If the (draft) law (on animal rights) is more specific, if it only applies to pets like in Hong Kong, then maybe it would be adequate to Macau’s reality.”
The above words by AL President Ho Iat Seng, in a long interview with Jornal Tribuna yesterday reminded me of a story I wrote 22 years ago about the Chinese traditional diet and the emerging fast-food culture in greater China – about the time MacDonald’s opened its first diner in Beijing. The idea was to assert how much and how fast fast-food was transforming the eating habits of the Chinese people and what would be the consequences of that change.
So I dug for data on the topic, interviewed people from the food industry - nutritionists and a pediatrician. In the process I stumbled upon a delicious story about a court case in 1980s Hong Kong concerning animal rights.
Briefly described, an animal protection group was suing restaurants that cooked and served a very popular delicacy in the then-British colony: drunken prawns, which consisted of boiling shrimps alive in a hot cognac pot. The group’s case: they saw it as an act of cruelty that caused unnecessary suffering for the animal.
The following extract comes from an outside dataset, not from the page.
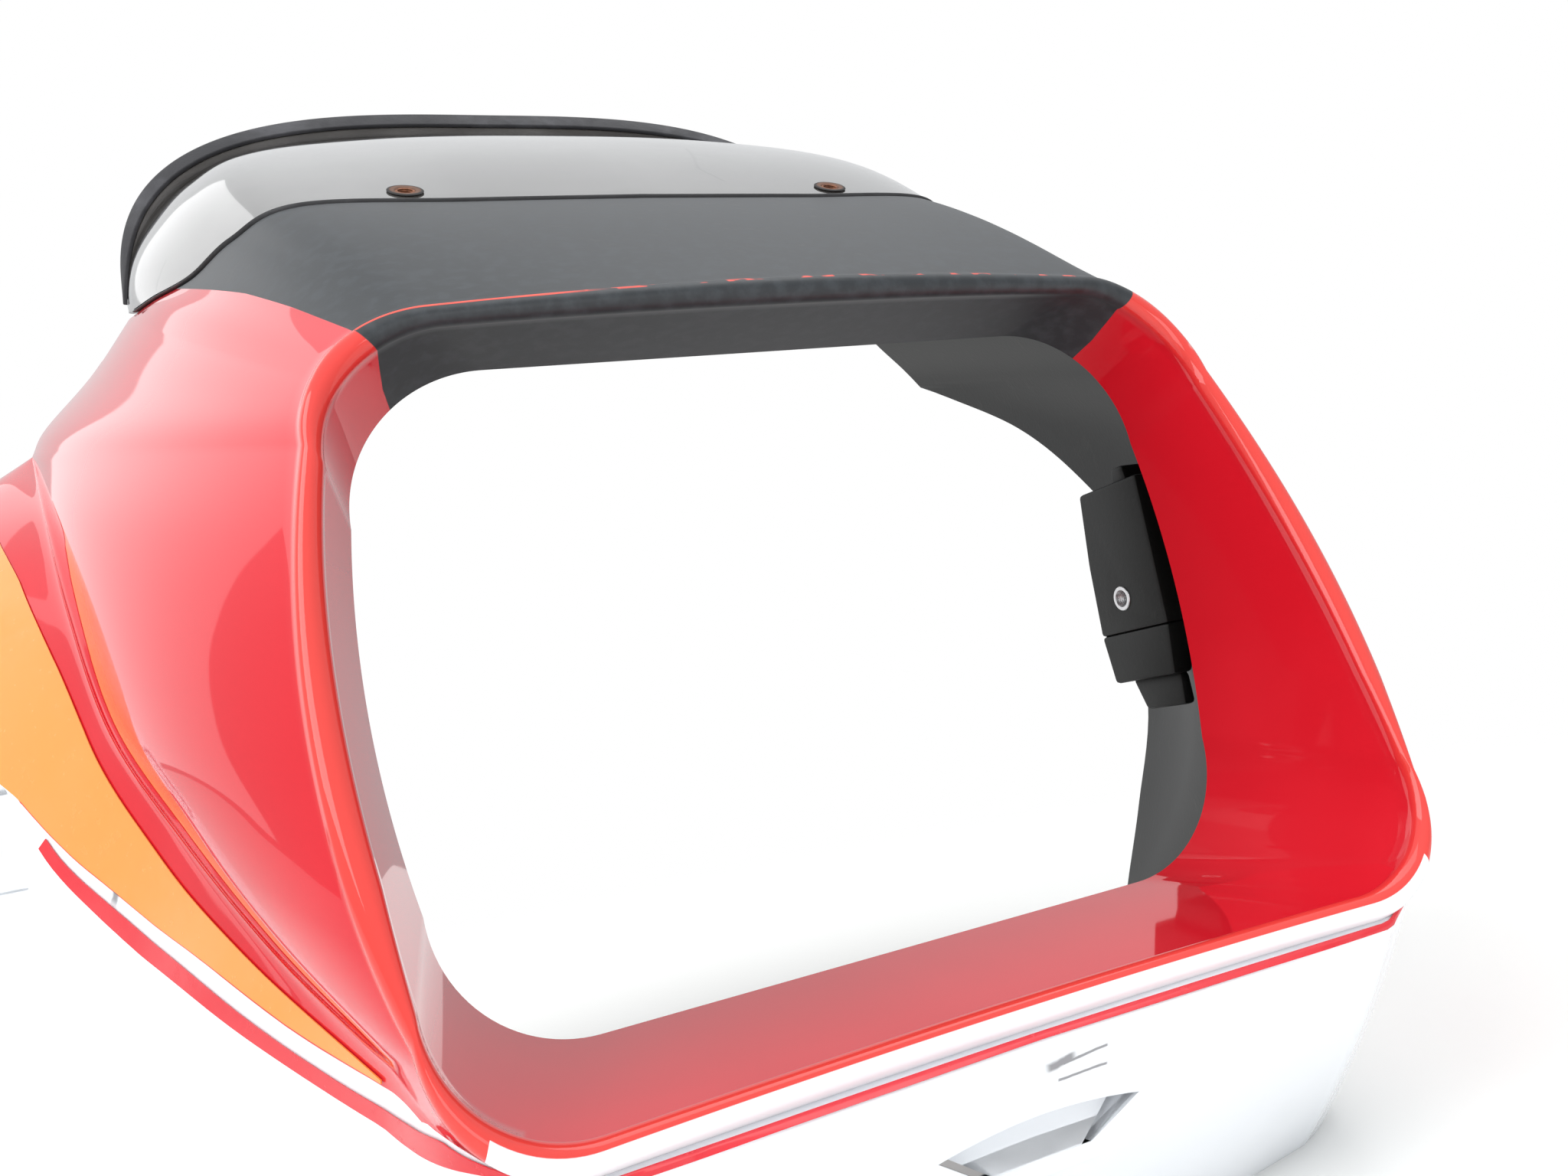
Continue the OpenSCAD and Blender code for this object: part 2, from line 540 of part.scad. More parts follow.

After a long trial and public debate the court ruled against the shrimp.
Why? It doesn’t matter. (Go dig yourself. You have to learn your law, sorry.)
What matters is that Mr Ho is really saying that here we have some habits – eating habits or otherwise – that may be affected by Pereira Coutinho’s broad approach to animal protection. Like horses, greyhounds, armadillos, snakes, sharks – I could go on.
“Drafts of the Law must adapt to society,” said he. And that says a lot.
The rest, the so-called “idiotic”, “laughable”, “weird” ideas vented in the Assembly are just dust to our eyes. Food for fools.
The shrimp is still being boiled alive.